-- start of INFORMATION PROVIDED --

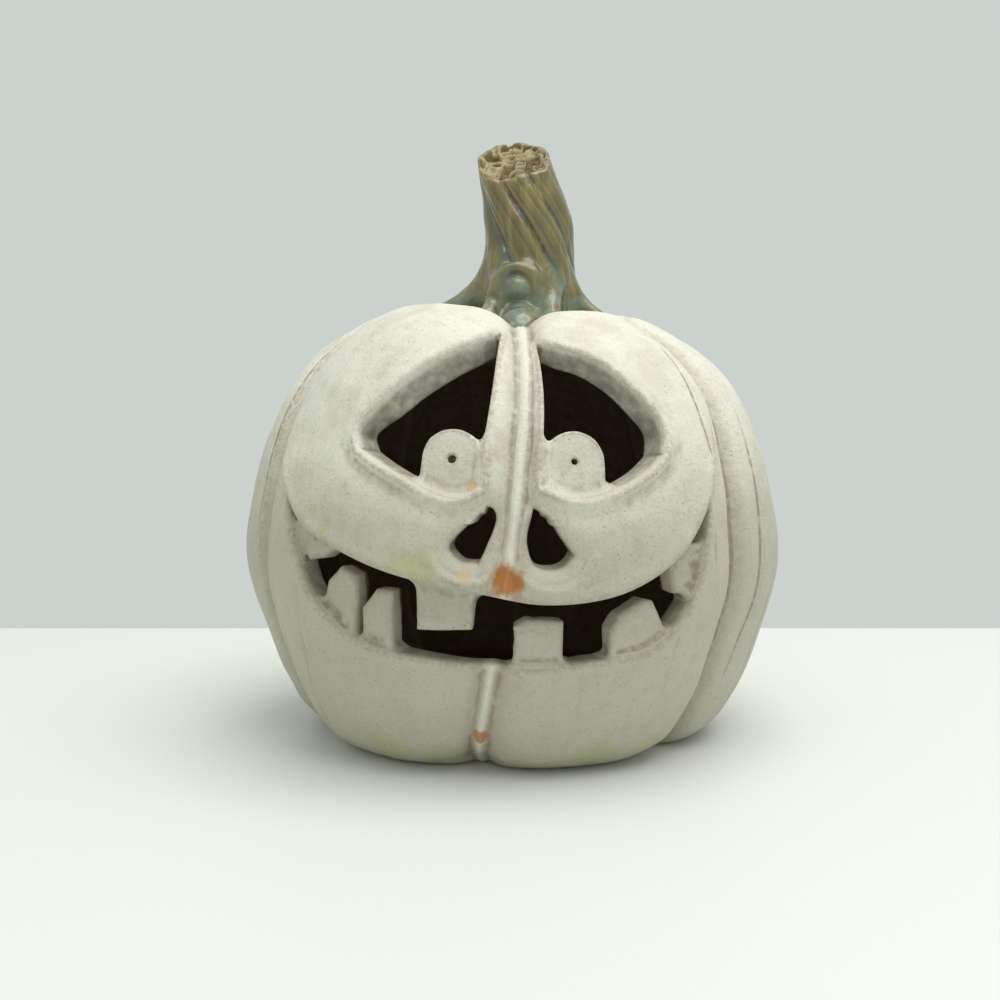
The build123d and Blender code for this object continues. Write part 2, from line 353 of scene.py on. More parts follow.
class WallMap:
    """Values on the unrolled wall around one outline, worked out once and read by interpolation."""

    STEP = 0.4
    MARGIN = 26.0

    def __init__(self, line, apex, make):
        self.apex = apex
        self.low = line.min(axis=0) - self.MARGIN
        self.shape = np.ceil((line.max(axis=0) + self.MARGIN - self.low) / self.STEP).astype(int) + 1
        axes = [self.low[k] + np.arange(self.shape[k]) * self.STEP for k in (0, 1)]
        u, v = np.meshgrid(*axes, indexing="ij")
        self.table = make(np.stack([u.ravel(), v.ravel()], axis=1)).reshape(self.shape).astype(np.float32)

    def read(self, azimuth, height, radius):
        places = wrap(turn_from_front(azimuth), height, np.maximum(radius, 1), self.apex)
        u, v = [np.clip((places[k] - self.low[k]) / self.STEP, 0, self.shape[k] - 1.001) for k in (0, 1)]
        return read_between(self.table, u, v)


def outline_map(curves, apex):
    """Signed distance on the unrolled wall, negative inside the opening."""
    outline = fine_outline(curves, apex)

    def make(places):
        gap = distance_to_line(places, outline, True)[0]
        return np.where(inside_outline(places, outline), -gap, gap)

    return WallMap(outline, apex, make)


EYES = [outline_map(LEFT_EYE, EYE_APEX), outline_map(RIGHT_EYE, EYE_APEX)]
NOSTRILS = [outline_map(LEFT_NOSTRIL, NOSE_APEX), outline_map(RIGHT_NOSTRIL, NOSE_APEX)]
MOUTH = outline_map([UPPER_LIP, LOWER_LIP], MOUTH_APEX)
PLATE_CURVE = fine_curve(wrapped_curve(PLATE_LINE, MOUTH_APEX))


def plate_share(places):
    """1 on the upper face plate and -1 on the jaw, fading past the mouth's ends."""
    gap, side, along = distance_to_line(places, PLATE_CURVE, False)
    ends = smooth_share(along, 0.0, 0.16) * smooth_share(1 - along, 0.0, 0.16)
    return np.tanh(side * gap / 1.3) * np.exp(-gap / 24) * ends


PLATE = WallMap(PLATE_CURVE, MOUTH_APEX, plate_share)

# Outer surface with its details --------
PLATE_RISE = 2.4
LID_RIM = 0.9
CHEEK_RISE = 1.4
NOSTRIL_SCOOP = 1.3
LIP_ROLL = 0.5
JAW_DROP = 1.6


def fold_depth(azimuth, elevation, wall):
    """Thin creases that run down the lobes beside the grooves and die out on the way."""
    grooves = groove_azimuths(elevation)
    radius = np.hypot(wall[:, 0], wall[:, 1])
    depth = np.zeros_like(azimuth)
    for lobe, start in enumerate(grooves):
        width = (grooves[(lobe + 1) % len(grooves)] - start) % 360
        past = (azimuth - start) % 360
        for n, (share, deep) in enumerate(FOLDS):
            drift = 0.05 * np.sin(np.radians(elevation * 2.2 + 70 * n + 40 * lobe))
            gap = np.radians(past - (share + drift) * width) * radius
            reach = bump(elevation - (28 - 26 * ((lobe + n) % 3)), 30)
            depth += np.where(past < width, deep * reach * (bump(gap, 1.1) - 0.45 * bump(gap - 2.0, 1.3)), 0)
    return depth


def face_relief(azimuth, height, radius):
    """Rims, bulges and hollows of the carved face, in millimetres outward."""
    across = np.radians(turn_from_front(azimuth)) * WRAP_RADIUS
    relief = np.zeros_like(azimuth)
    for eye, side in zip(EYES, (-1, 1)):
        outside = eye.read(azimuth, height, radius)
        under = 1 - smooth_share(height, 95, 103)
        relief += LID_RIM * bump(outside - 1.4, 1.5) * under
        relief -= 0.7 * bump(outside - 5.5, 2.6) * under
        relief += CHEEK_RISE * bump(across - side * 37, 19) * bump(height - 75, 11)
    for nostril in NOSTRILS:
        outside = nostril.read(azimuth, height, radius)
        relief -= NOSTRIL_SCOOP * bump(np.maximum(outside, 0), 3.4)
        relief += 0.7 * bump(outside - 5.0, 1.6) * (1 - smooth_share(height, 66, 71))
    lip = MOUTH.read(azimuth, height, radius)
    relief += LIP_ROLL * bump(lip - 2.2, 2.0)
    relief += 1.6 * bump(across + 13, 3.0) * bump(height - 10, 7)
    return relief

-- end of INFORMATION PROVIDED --

TASK OBJECTIVE » Give the lines again, exactly as they stand, from the beginning of the data through the line with "return np.where(inside_outline(places, outline), -gap, gap)".

SOLVED EXERCISE »
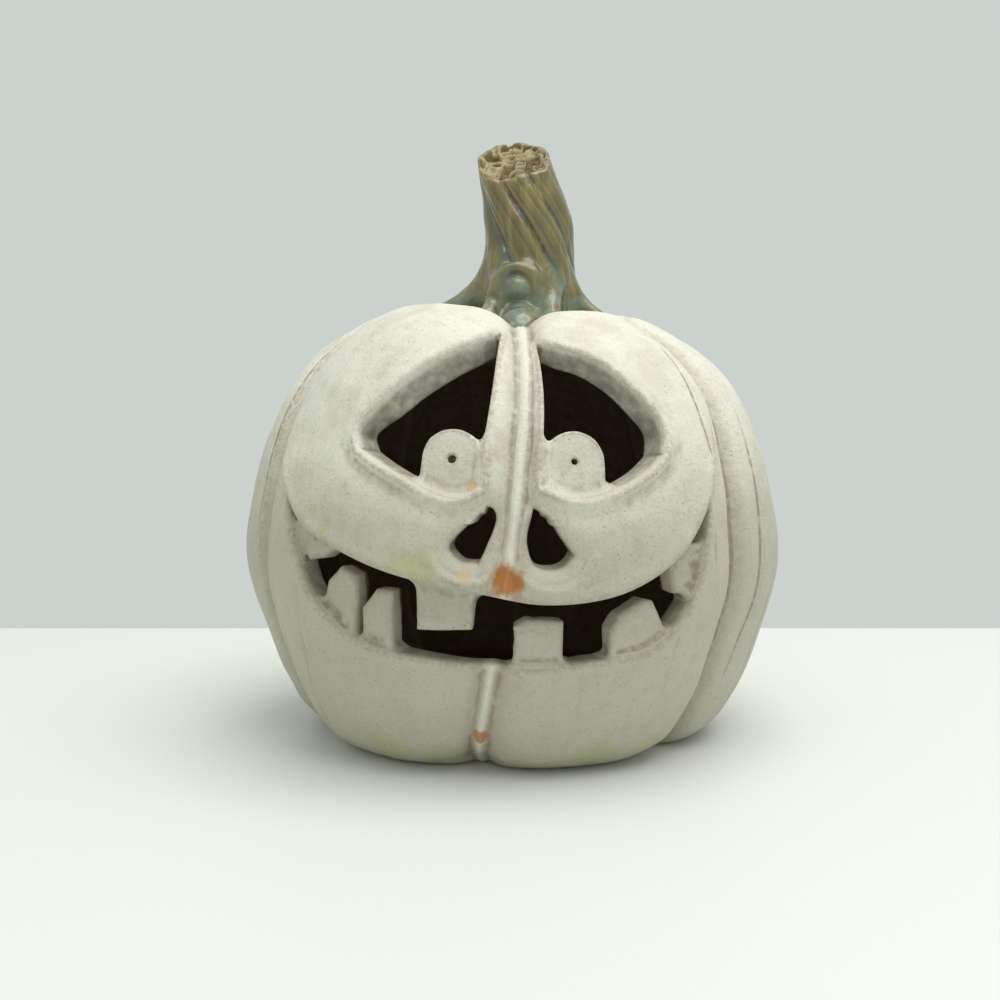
The build123d and Blender code for this object continues. Write part 2, from line 353 of scene.py on. More parts follow.
class WallMap:
    """Values on the unrolled wall around one outline, worked out once and read by interpolation."""

    STEP = 0.4
    MARGIN = 26.0

    def __init__(self, line, apex, make):
        self.apex = apex
        self.low = line.min(axis=0) - self.MARGIN
        self.shape = np.ceil((line.max(axis=0) + self.MARGIN - self.low) / self.STEP).astype(int) + 1
        axes = [self.low[k] + np.arange(self.shape[k]) * self.STEP for k in (0, 1)]
        u, v = np.meshgrid(*axes, indexing="ij")
        self.table = make(np.stack([u.ravel(), v.ravel()], axis=1)).reshape(self.shape).astype(np.float32)

    def read(self, azimuth, height, radius):
        places = wrap(turn_from_front(azimuth), height, np.maximum(radius, 1), self.apex)
        u, v = [np.clip((places[k] - self.low[k]) / self.STEP, 0, self.shape[k] - 1.001) for k in (0, 1)]
        return read_between(self.table, u, v)


def outline_map(curves, apex):
    """Signed distance on the unrolled wall, negative inside the opening."""
    outline = fine_outline(curves, apex)

    def make(places):
        gap = distance_to_line(places, outline, True)[0]
        return np.where(inside_outline(places, outline), -gap, gap)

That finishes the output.